One API, every model

OrcaRouter gives you one OpenAI-compatible endpoint and keys into 200+ models across OpenAI, Anthropic, Google, Together, Groq, Mistral, xAI, and more. You don’t juggle per-provider SDKs.

Zero markup, ever

OrcaRouter routes your tokens directly to the upstream provider and charges you what the provider charges. We don’t add a per-token cut. Our revenue comes from optional paid subscription plans and (in the future) opt-in features we will disclose separately.

OpenAI-compatible by design

Every request we can serve, we serve in the OpenAI JSON shape. Change one line (base_url) and your existing OpenAI SDK code works. Streaming, tools, JSON mode, vision, and reasoning all pass through.

Unknown fields are forwarded

OrcaRouter reads every request and response (to compute token usage and bill correctly) but does not interpret fields we don’t own. If a provider adds a new parameter tomorrow — say cache_control, reasoning.budget, or a custom safety flag — you can send it today by putting it in your request. We forward it unchanged. New upstream capabilities become available the moment the provider supports them, without waiting for an OrcaRouter release. We only intercept:
  1. model — to resolve orcarouter/{name} routers and extra_body.models fallback chains.
  2. Authorization header — we swap your OrcaRouter key for the upstream provider’s key before forwarding.

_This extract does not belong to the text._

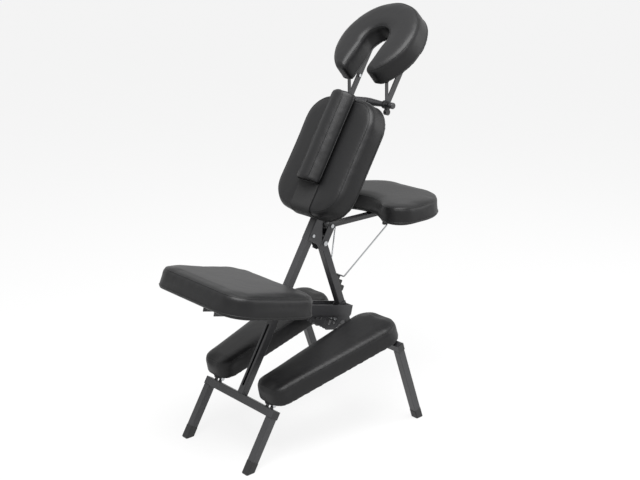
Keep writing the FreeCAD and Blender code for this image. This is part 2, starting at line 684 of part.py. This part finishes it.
def flat_bar(u0, w0, u1, w1, width, y):
    # a flat bar on edge, cut off level with the board's back
    d = V(u1 - u0, 0, w1 - w0)
    d.normalize()
    across = V(-d.z, 0, d.x) * (width / 2)
    start, end = V(u0, 0, w0), V(u1, 0, w1) + d * 30
    corners = [start + across, start - across, end - across, end + across]
    blade = slab([(c.x, c.z) for c in corners], y - arm_thick_y / 2, y + arm_thick_y / 2)
    return blade.cut(box(-300, 300, -300, 300, back, back + 200))


for side, word in ((1, "left"), (-1, "right")):
    y = side * cradle_arm_y
    hub = peg(rod_u, rod_w, y - arm_thick_y / 2, y + arm_thick_y / 2, 12.5)
    wide = flat_bar(rod_u, rod_w, wide_end_u, back - 6, 20.0, y)
    thin = flat_bar(rod_u, rod_w, thin_end_u, back - 2, 11.0, y)
    flange = box(wide_end_u - 44, wide_end_u + 26, y - 11, y + 11, back - plate, back)
    tab = box(thin_end_u - 10, thin_end_u + 12, y - 11, y + 11, back - plate, back)
    whole = hub.fuse([wide, thin, flange, tab]).removeSplitter()
    keep("cradle_arm_" + word, cradle, one_solid(whole.cut(peg(rod_u, rod_w, y - 9, y + 9, rod_r + play))))

bolts = []
for side in (1, -1):
    share = 0.42
    u = rod_u + (wide_end_u - rod_u) * share
    w = rod_w + (back - 6 - rod_w) * share
    head = Part.makeCylinder(5.5, 4.0, V(u, side * arm_in, w), V(0, -side, 0))
    rim = [e for e in head.Edges if abs(e.CenterOfMass.y - side * (arm_in - 4.0)) < 0.1]
    bolts.append(head.makeFillet(1.5, rim))
keep("cradle_bolts", cradle, bolts)

ring = Part.Face(Part.Wire([Part.makeCircle(cradle_r, V(0, 0, 0))]))
trim = Part.Face(Part.makePolygon([V(-cradle_foot, -300, 0), V(300, -300, 0), V(300, 300, 0),
                                   V(-cradle_foot, 300, 0), V(-cradle_foot, -300, 0)]))
hole = Part.Face(Part.Wire([Part.makeCircle(cradle_hole_r, V(-4, 0, 0))]))
slot = Part.Face(Part.makePolygon([V(-300, -cradle_slot_half, 0), V(-4, -cradle_slot_half, 0),
                                   V(-4, cradle_slot_half, 0), V(-300, cradle_slot_half, 0),
                                   V(-300, -cradle_slot_half, 0)]))
shoe = ring.common(trim).cut(hole.fuse(slot).removeSplitter()).removeSplitter()
shoe_block = shoe.Faces[0].extrude(V(0, 0, cradle_thick))
upright = [e for e in shoe_block.Edges if e.BoundBox.ZLength > cradle_thick - 1 and e.BoundBox.XMax < -cradle_foot + 1]
shoe_block = shoe_block.makeFillet(12.0, upright)
shoe_wire = [f for f in shoe_block.Faces if f.BoundBox.ZMax < 1e-4][0].OuterWire
shoe_pad = cushion(shoe_wire, -cradle_thick, 0, 17.0, 5.0)
shoe_board_wire = shoe_wire.makeOffset2D(-9.0)
keep("cradle_pad", cradle, pocketed(shoe_pad, shoe_board_wire, -cradle_thick - rim_step))
keep("cradle_board", cradle, block(shoe_board_wire, back, back + board - rim_step + 0.6))
cradle_screws = []
for side in (1, -1):
    for u in (wide_end_u - 36, wide_end_u + 18, thin_end_u):
        cradle_screws.append(screw_head(u, side * (cradle_arm_y - 7), back - plate, 3.4, 2.2))
keep("cradle_screws", cradle, cradle_screws)

# cam that clamps the cradle's tilt, on the spindle's right end
wheel_high = 10.0 - arm_in
wheel_low = wheel_high - 9.4
cam = peg(rod_along, -rod_out, wheel_low, wheel_high, 13.0)
for i in range(16):
    a = math.radians(22.5 * i)
    cam = cam.cut(peg(rod_along + 14.2 * math.cos(a), -rod_out + 14.2 * math.sin(a),
                      wheel_low - 1, wheel_high + 1, 1.9))
cam = cam.cut(peg(rod_along, -rod_out, wheel_low - 1, wheel_high + 1, rod_r + play))
keep("cam_wheel", rear, cam)
lever_y1 = -arm_face - 0.6
lever = peg(rod_along, -rod_out, lever_y1 - 8, lever_y1, 11.0)
lever = lever.fuse(slab([(rod_along - 4, -rod_out - 9), (rod_along - 4, -rod_out + 9),
                         (rod_along - 24, -rod_out + 2), (rod_along - 24, -rod_out - 10)],
                        lever_y1 - 8, lever_y1))
lever = lever.fuse(peg(rod_along - 22, -rod_out - 4, lever_y1 - 12, lever_y1 + 0.0, 9.5)).removeSplitter()
lever = lever.cut(peg(rod_along, -rod_out, lever_y1 - 20, lever_y1 + 1, rod_r + play))
keep("cam_lever", rear, one_solid(lever))

# ---- move the plan origin to the middle of the footprint box ----
# the exact box, because the quick one is loose round curved faces
whole = Part.makeCompound(list(nodes.values())).optimalBoundingBox(False, False)
shift = V(-(whole.XMin + whole.XMax) / 2, -(whole.YMin + whole.YMax) / 2, -whole.ZMin)
for name, shape in nodes.items():
    moved = shape.copy()
    moved.translate(shift)
    moved.exportStep("parts/" + name + ".step")
print("nodes", len(nodes))
print("box", [round(v, 1) for v in (whole.XLength, whole.YLength, whole.ZLength)], "shift", shift)
foot_mid = rear.at(rear_floor, 0, rear_half_track)
places = {"top hinge": hinge, "seat pivot": seat_pivot, "leg hinge": lug_point, "arm pivot": arm_pivot,
          "bail top": arm.at(bail_top_x, clip_w), "rod": rod,
          "rear foot": foot_mid, "cradle middle": cradle.origin,
          "height knob": rear.at(post_top - 10, 0), "lane pin": lane_pin}
for name, point in places.items():
    p = point + shift
    print(name, [round(v / 1000, 5) for v in (p.x, p.y, p.z)])
print("lane path", [(round(u, 2), round(w, 2)) for u, w in fold_pin])
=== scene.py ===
import json
import math

import bmesh
import bpy
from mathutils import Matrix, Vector, noise


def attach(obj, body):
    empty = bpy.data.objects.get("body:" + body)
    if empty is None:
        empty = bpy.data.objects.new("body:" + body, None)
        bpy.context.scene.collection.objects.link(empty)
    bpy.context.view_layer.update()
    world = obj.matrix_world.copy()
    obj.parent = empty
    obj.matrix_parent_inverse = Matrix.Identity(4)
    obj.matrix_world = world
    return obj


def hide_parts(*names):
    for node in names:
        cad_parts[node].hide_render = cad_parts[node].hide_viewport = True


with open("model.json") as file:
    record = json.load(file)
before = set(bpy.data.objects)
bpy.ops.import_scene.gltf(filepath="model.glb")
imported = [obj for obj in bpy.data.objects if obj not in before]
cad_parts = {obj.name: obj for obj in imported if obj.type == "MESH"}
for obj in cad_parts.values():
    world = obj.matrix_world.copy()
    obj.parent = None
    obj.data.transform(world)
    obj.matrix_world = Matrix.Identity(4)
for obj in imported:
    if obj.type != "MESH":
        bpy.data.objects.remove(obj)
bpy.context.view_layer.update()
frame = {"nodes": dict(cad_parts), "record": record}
nodes = frame["nodes"]
print("frame loaded,", len(nodes), "nodes")


# small helpers
def linear(hexColour):
    # sRGB hex to the linear colour that shaders take, by the standard's own curve
    values = [int(hexColour[i:i + 2], 16) / 255 for i in (1, 3, 5)]
    curve = [v / 12.92 if v <= 0.04045 else ((v + 0.055) / 1.055) ** 2.4 for v in values]
    return curve + [1.0]


def addNode(tree, kind, **settings):
    made = tree.nodes.new(kind)
    for key, value in settings.items():
        setattr(made, key, value)
    return made


def newMaterial(name):
    made = bpy.data.materials.new(name)
    made.use_nodes = True
    return made, made.node_tree, made.node_tree.nodes["Principled BSDF"]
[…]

We don’t expose which provider served your request

From a caller’s point of view, OrcaRouter is a single provider. We don’t return provider, routed_to, or any identifier that tells you which upstream served a given call. That’s intentional — it gives us room to rebalance traffic for cost and reliability without changing your contract. We do advertise on our marketing pages that we route direct to OpenAI, Anthropic, Google, and others. That’s a capability claim. Per-request provider identity is internal.

No prompt logging

We don’t persist the content of your prompts or model outputs. Our servers handle both in-transit — forwarding to the destination provider and returning the response to you — and discard them. Token counts, latency, and request metadata are kept for billing and abuse prevention. See Zero Data Retention for the full policy.

Self-hostable

OrcaRouter is designed to be deployed on your own infrastructure. The docs you’re reading are hosted at docs.orcarouter.ai but every bit of routing logic runs on whatever server you deploy the backend to.